_DATA PROVIDED_:
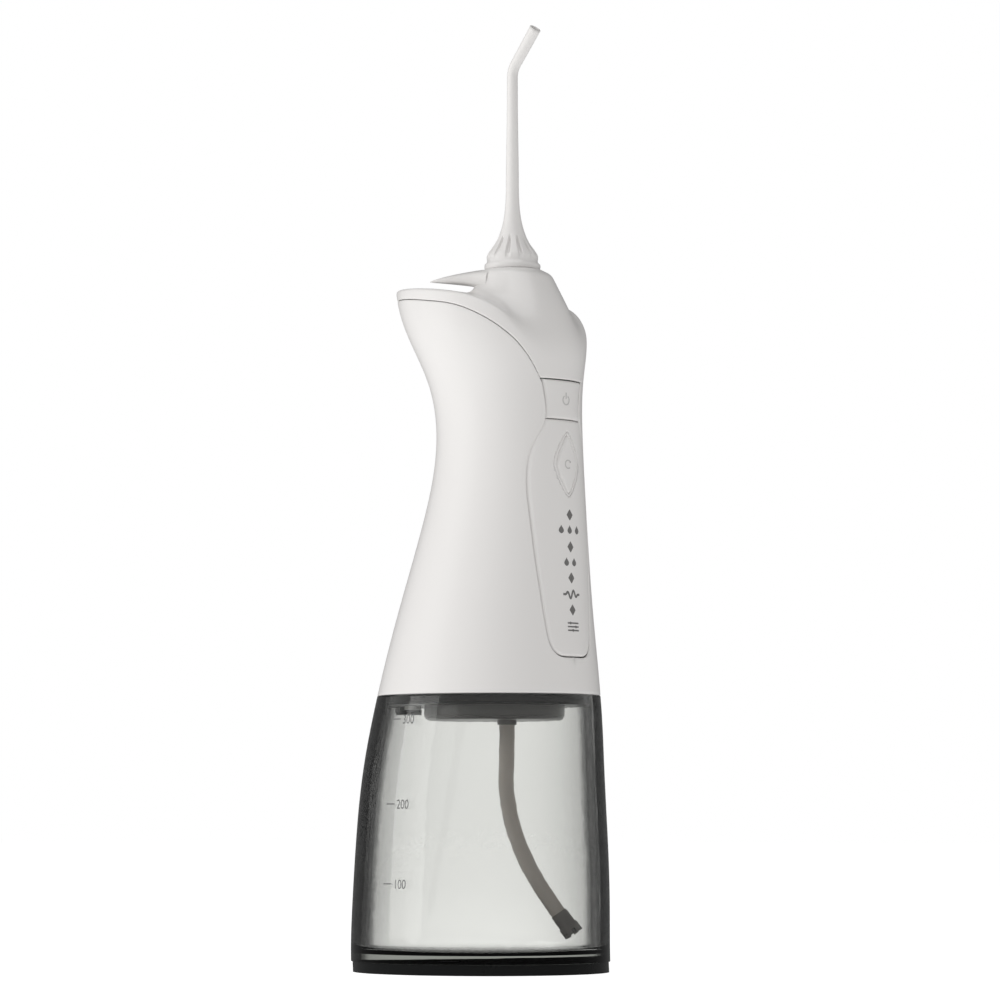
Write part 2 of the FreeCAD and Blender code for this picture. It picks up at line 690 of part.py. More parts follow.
def make_suction_plate():
    """Round cover under the tray, with the stub that the suction hose hangs from."""
    low, high, radius = "dim.plate_foot", "dim.base_floor", "dim.plate_radius"
    profile = [("0", low), (radius + " - 1.2", low), (radius + " - 0.4", low + " + 0.5"),
               (radius + " - 0.4", low + " + 0.9"), (radius, low + " + 1.1"), (radius, high), ("0", high)]
    disc = turned("PlateDisc", profile, (0, "dim.plate_y", 0))
    bore = rod("PlateBore", "2.6", "8", (0, "dim.suction_y", low + " - 1"))
    keep("suction_plate", cut("SuctionPlate", disc, bore))
    stub = [("1.1", "dim.hose_top"), ("3.1", "dim.hose_top"), ("3.1", low), ("2.55", low),
            ("2.55", "dim.base_floor + 2.2"), ("1.1", "dim.base_floor + 2.2")]
    keep("suction_stub", turned("SuctionStub", stub, (0, "dim.suction_y", 0)))


# Route of the suction hose in its own upright plane: (out from the stub, height).
HOSE_ROUTE = ((0, 78.2), (0, 68.5), (-0.5, 57), (1.8, 45.5), (6.4, 34.5), (12.4, 24.6), (16.9, 18.6))
HOSE_HEADING = Vector(0.42, -0.907, 0)


def hose_point(out, height):
    """Point of the suction hose, from its place in the plane that it curves in."""
    way = Vector(HOSE_HEADING).normalize()
    return Vector(0, size("dim.suction_y"), height) + way * out


def make_suction_hose():
    """Silicone suction hose that curves to the foot of the tank, and the filter head on its end."""
    points = [hose_point(out, height) for out, height in HOSE_ROUTE]
    keep("suction_hose", tube("SuctionHose", points, size("dim.hose_radius")))
    ahead = (points[-1] - points[-2]).normalize()
    end = points[-1]
    neck = Part.makeCylinder(2.75, 4.6, end, ahead)
    collar = Part.makeCylinder(3.1, 3.2, end + ahead * 4.6, ahead)
    body = neck.fuse(collar)
    across = Part.makeBox(8, 1.3, 1.6, Vector(-4, -0.65, 0))
    for turn in (0, 60, 120):
        slot = across.copy()
        slot.Placement = Placement(end + ahead * 6.4, Rotation(Vector(0, 0, 1), ahead).multiply(
            Rotation(Vector(0, 0, 1), turn)))
        body = body.cut(slot)
    keep("hose_filter", shaped("HoseFilter", body))


# ---------------------------------------------------------------- pump and drive

def make_pump_frame():
    """Moulded frame that carries the crank gear's axle, the motor and the pump cylinder."""
    y0, y1 = -26.6, "dim.motor_front"
    low, high = "dim.pump_floor - 1.8", 142
    walls = [box("FrameFront", (-14, 14), (y0, "%s + 1.6" % y0), (low, high)),
             box("FrameLeft", (-14, -12.2), (y0, y1), (low, high)),
             box("FrameRight", (12.2, 14), (y0, y1), (low, high)),
             box("FrameRear", (-14, 14), ("dim.motor_front - 1.6", y1), (107, high)),
             box("FrameFloor", (-14, 14), (y0, -11.5), (low, "dim.pump_floor"))]
    holes = [rod("AxleHole", "1", "6", (0, -28, "dim.crank_height"), "Y"),
             rod("BossHole", "3.3", "6", (0, -19, "dim.crank_height + 12"), "Y"),
             rod("PortHole", "1.5", "6", (0, "dim.pump_y", "dim.pump_floor - 4"))]
    keep("pump_frame", cut("PumpFrame", join("FrameWalls", *walls), *holes))


def make_valve_block():
    """Valve block between the suction stub, the cylinder and the outlet hose."""
    low, high = "dim.base_floor + 2.2", "dim.pump_floor - 1.8"
    block = box("BlockBlank", (-9, 9), (-27, -6), (low, high))
    arm = box("BlockArm", (-20, -8), (-22, -16), (low, high))
    inlet = rod("InletPocket", "3", "2.4", (0, "dim.suction_y", high + " - 3"))
    outlet = rod("OutletPocket", "3", "2.4", (0, "dim.pump_y", high + " - 3"))
    port = rod("InletPort", "1.2", "10", (0, "dim.suction_y", low + " - 1"))
    keep("valve_block", cut("ValveBlock", join("BlockBody", block, arm), inlet, outlet, port))
    keep("inlet_valve", rod("InletValve", "2.8", "1.6", (0, "dim.suction_y", high + " - 2.9")))
    keep("outlet_valve", rod("OutletValve", "2.8", "1.6", (0, "dim.pump_y", high + " - 2.9")))


def make_pump():
    """Pump cylinder, and its skirted piston with a seal ring."""
    floor = "dim.pump_floor"
    bore = "dim.pump_bore"
    cup = [("1.2", floor), ("5.8", floor), ("5.8", floor + " + 9.2"), (bore, floor + " + 9.2"),
           (bore, floor + " + 1.2"), ("1.2", floor + " + 1.2")]
    keep("pump_cylinder", turned("PumpCylinder", cup, (0, "dim.pump_y", 0)))
    crown = "dim.crank_height - dim.rod_length - 6"
    skirt = bore + " - 0.08"
    shape = [("0", crown), (skirt, crown), (skirt, crown + " + 1"), (skirt + " - 0.6", crown + " + 1"),
             (skirt + " - 0.6", crown + " + 1.9"), (skirt, crown + " + 1.9"), (skirt, crown + " + 6.1"),
             ("3.25", crown + " + 6.1"), ("3.25", crown + " + 1.3"), ("0", crown + " + 1.3")]
    keep("piston", turned("Piston", shape, (0, "dim.pump_y", 0)))
    ring = [(skirt + " - 0.55", crown + " + 1.05"), (bore + " - 0.02", crown + " + 1.05"),
            (bore + " - 0.02", crown + " + 1.85"), (skirt + " - 0.55", crown + " + 1.85")]
    keep("piston_seal", turned("PistonSeal", ring, (0, "dim.pump_y", 0)))


def toothed(name, teeth, phase):
    """Flat outline of a spur wheel with straight-flanked teeth, thinned so that a pair runs free."""
    module = size("dim.gear_module")
    pitch = module * teeth / 2
    tip, root = pitch + 0.85 * module, pitch - 1.2 * module
    step = 2 * math.pi / teeth
    points = []
    for i in range(teeth):
        middle = i * step + phase
        for radius, share in ((root, -0.3), (tip, -0.11), (tip, 0.11), (root, 0.3)):
            turn = middle + share * step
            points.append(Vector(radius * math.cos(turn), 0, radius * math.sin(turn)))
    face = Part.Face(Part.makePolygon(points + points[:1]))
    return face.extrude(Vector(0, size("dim.gear_width"), 0))


def make_gears():
    """Crank gear with its eccentric pin, the axle it turns on, and the motor's pinion and shaft."""
    height, front = "dim.crank_height", "dim.gear_front"
    wheel = shaped("GearTeeth", toothed("GearTeeth", int(size("dim.gear_teeth")), math.pi / 2))
    place(wheel, (0, front, height))
    hub = rod("GearHub", "2.6", "0.8", (0, front + " - 0.8", height), "Y")
    pin = rod("CrankPin", "1.5", "3.1", ("dim.crank_throw", front + " + dim.gear_width", height), "Y")
    bore = rod("GearBore", "1.05", "3.4", (0, front + " - 1", height), "Y")
    keep("crank_gear", cut("CrankGear", join("GearBlank", wheel, hub, pin), bore))
    keep("gear_axle", rod("GearAxle", "1", "4.6", (0, -26.6, height), "Y"))
    spacing = "dim.gear_module * (dim.gear_teeth + dim.pinion_teeth) / 2"
    shaft_height = height + " + " + spacing
    turn = -math.pi / 2 + math.pi / size("dim.pinion_teeth")
    pinion = shaped("PinionTeeth", toothed("PinionTeeth", int(size("dim.pinion_teeth")), turn))
    place(pinion, (0, front, shaft_height))
    bore = rod("PinionBore", "0.75", "5", (0, front + " - 1", shaft_height), "Y")
    keep("motor_pinion", cut("MotorPinion", pinion, bore))
    shaft = rod("MotorShaft", "0.75", "8.4", (0, front + " - 0.4", shaft_height), "Y")
    keep("motor_shaft", shaft)


def make_connecting_rod():
    """Connecting rod: a ring on the crank pin, a flat bar and a ball in the piston."""
    height, y = size("dim.crank_height"), size("dim.pump_y")
    x, low = size("dim.crank_throw"), size("dim.crank_height - dim.rod_length")
    ring = Part.makeCylinder(3, 2.4, Vector(x, y - 1.2, height), Vector(0, 1, 0))
    bar = Part.makeBox(2, 2.4, height - low - 0.5, Vector(x - 1, y - 1.2, low + 0.5))
    ball = Part.makeSphere(1.35, Vector(x, y, low))
    eye = Part.makeCylinder(1.55, 4, Vector(x, y - 2, height), Vector(0, 1, 0))
    keep("connecting_rod", shaped("ConnectingRod", ring.fuse([bar, ball]).cut(eye)))


def make_motor():
    """Direct-current motor: drawn can, front boss and rear cap in one shell round the shaft."""
    front, length = "dim.motor_front", "dim.motor_length"
    axis = "dim.crank_height + 12"
    can = rod("MotorCan", "dim.motor_radius", length, (0, front, axis), "Y")
    boss = rod("MotorBoss", "3.2", "1.6", (0, front + " - 1.6", axis), "Y")
    bore = rod("MotorBore", "0.85", "6", (0, front + " - 2", axis), "Y")
    keep("motor", cut("Motor", join("MotorBody", can, boss), bore))


def make_cell():
    """Rechargeable cell in an open-sided cradle."""
    low, length, y = "dim.cell_foot", "dim.cell_length", "dim.cell_y"
    profile = [("0", low), ("dim.cell_radius", low), ("dim.cell_radius", low + " + " + length + " - 1"),
               ("3", low + " + " + length + " - 1"), ("3", low + " + " + length), ("0", low + " + " + length)]
    keep("battery_cell", turned("BatteryCell", profile, (0, y, 0)))
    cup = rod("CradleBlank", "dim.cell_radius + 1.3", "46", (0, y, low + " - 1.4"))
    hollow = rod("CradleHollow", "dim.cell_radius + 0.1", "60", (0, y, low))
    side = box("CradleSide", (-20, 20), ("dim.cell_y - 20", "dim.cell_y - 4"), (low, low + " + 60"))
    keep("battery_cradle", cut("BatteryCradle", cup, hollow, side))


def make_outlet_hose():
    """Pressure hose from the valve block, up beside the pump and the cell, to the nozzle socket."""
    x, y = -17.4, -19
    top = size("dim.socket_foot - 3")
    nozzle_y = size("dim.nozzle_y")
    points = [Vector(x, y, size("dim.pump_floor - 1.8")), Vector(x, y, 152), Vector(-10, y - 1, 168),
              Vector(-2, y + 1.5, 181), Vector(0, nozzle_y, 189), Vector(0, nozzle_y, top)]
    keep("outlet_hose", tube("OutletHose", points, 2.2, 1.1))


def make_charging(skin):
    """Charging socket behind the back wall, and the soft cover flush in its hole."""
    keep("charging_socket", box("ChargingSocket", (-5.2, 5.2), (19, 25), (99.5, 106.5)))
    keep("charging_cover", common("ChargingCover", skin, box("CoverBar", (-6, 6), (10, 40), (98, 110))))


def make_screws():
    """Self-tapping screws, in groups of like ones."""
    def screw(name, at, long):
        x, y, z = at
        return turned(name, [("0", z), ("1.9", z), ("1.9", z + 1.2), ("0.9", z + 1.2), ("0.9", z + long),
                             ("0", z + long)], (x, y, 0))
    spots = ((-18, 10), (18, 10), (-22, -12), (22, -12))
    base = [screw("BaseScrew%d" % i, (x, y, size("dim.base_floor + 2.2")), 3) for i, (x, y) in enumerate(spots)]
    keep("base_screws", group("BaseScrews", base))


def build():
    """Make every sub-part, from the tank up."""
    make_tank()
    make_tank_foot()
    skin = make_skin()
    make_housing(skin)
    plate = make_panel(skin)
    make_power_button(plate)
    make_mode_button(skin)
    make_board()
    make_head_cover()
    make_release_button()
    make_latch()
    make_nozzle_socket()
    make_nozzle_seat()
    make_nozzle()
    make_handle_base()
    make_suction_plate()
    make_suction_hose()
    make_pump_frame()
    make_valve_block()
    make_pump()
    make_gears()
    make_connecting_rod()
    make_motor()
    make_cell()
    make_outlet_hose()
    make_charging(skin)
    make_screws()
    doc.recompute()


def check_and_write():
    """Stop on a failed object or a bad shape, then write each sub-part to its own file."""
    failed = [item.Label + " " + item.getStatusString() for item in doc.Objects if "Invalid" in item.State or "Error" in item.State]
    if failed:
        raise RuntimeError("failed objects: " + ", ".join(failed))
    for item in parts:
        if item.Shape.isNull() or not item.Shape.isValid() or not item.Shape.Solids:
            raise RuntimeError("bad shape: " + item.Label)
    os.makedirs("parts", exist_ok=True)
    for item in parts:
        item.Shape.exportStep(os.path.join("parts", item.Label + ".step"))
        print("%-18s solids %d volume %.0f" % (item.Label, len(item.Shape.Solids), item.Shape.Volume))


build()
check_and_write()
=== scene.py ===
"""Cordless water flosser in its studio: handle, smoke-clear tank and jet nozzle.

Runs from top to bottom in the order in which the object is put together.
"""
import math

import bmesh
import bpy
import numpy as np
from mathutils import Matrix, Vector


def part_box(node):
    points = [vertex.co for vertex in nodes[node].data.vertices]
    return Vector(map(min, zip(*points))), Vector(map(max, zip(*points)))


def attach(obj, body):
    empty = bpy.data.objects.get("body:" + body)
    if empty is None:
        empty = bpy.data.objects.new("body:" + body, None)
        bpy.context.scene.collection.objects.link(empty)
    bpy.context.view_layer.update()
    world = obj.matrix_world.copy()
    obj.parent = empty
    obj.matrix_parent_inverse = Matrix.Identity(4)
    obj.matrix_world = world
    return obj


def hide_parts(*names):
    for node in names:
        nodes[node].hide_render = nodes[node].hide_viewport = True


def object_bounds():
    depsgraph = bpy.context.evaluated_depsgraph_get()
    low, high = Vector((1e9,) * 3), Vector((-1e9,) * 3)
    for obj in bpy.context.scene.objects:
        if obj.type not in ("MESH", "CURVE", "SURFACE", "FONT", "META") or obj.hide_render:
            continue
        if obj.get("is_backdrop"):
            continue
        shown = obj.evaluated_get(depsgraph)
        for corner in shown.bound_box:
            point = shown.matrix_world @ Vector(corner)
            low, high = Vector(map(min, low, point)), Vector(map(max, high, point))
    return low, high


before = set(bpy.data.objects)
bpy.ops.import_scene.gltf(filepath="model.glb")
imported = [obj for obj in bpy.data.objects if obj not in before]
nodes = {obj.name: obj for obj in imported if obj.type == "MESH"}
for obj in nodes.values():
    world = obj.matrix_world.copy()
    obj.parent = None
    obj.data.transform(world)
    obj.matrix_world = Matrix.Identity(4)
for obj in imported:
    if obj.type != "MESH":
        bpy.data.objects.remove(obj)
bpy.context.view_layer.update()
scene = bpy.context.scene
MM = 0.001

# ------------------------------------------------------------------ studio
# The flosser stands on a plain pale table in a white room. A long lens sees it from its left
# front, from just above the table; a wide soft light stands at the left and a softer one above.
scene.view_settings.view_transform = "Standard"
TURN = math.radians(-49)
DISTANCE = 1.34
EYE_HEIGHT = 0.048
FRAME_WIDTH = 0.32
SENSOR = 36
ASIDE = 0.0061
AIM_HEIGHT = 0.1505
BODY_MIDDLE = (0, 0, 0.15)
right_hand = np.array([math.cos(TURN), math.sin(TURN), 0.0])
toward_eye = np.array([math.sin(TURN), -math.cos(TURN), 0.0])
aim = right_hand * ASIDE + np.array([0, 0, AIM_HEIGHT])
stand = right_hand * ASIDE + toward_eye * DISTANCE + np.array([0, 0, EYE_HEIGHT])


def look_from(thing, place, target):
    """Stand a light or camera at a place, its own -Z towards the target and its +Y upward."""
    thing.location = place
    heading = Vector(target) - Vector(place)
    thing.rotation_euler = heading.to_track_quat("-Z", "Y").to_euler()
    scene.collection.objects.link(thing)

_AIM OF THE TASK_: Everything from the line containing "(item.Label, len(item.Shape.Solids), item.Shape.Volume))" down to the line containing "bpy.context.scene.collection.objects.link(empty)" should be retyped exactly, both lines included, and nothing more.

_SOLVED PROBLEM_:
        print("%-18s solids %d volume %.0f" % (item.Label, len(item.Shape.Solids), item.Shape.Volume))


build()
check_and_write()
=== scene.py ===
"""Cordless water flosser in its studio: handle, smoke-clear tank and jet nozzle.

Runs from top to bottom in the order in which the object is put together.
"""
import math

import bmesh
import bpy
import numpy as np
from mathutils import Matrix, Vector


def part_box(node):
    points = [vertex.co for vertex in nodes[node].data.vertices]
    return Vector(map(min, zip(*points))), Vector(map(max, zip(*points)))


def attach(obj, body):
    empty = bpy.data.objects.get("body:" + body)
    if empty is None:
        empty = bpy.data.objects.new("body:" + body, None)
        bpy.context.scene.collection.objects.link(empty)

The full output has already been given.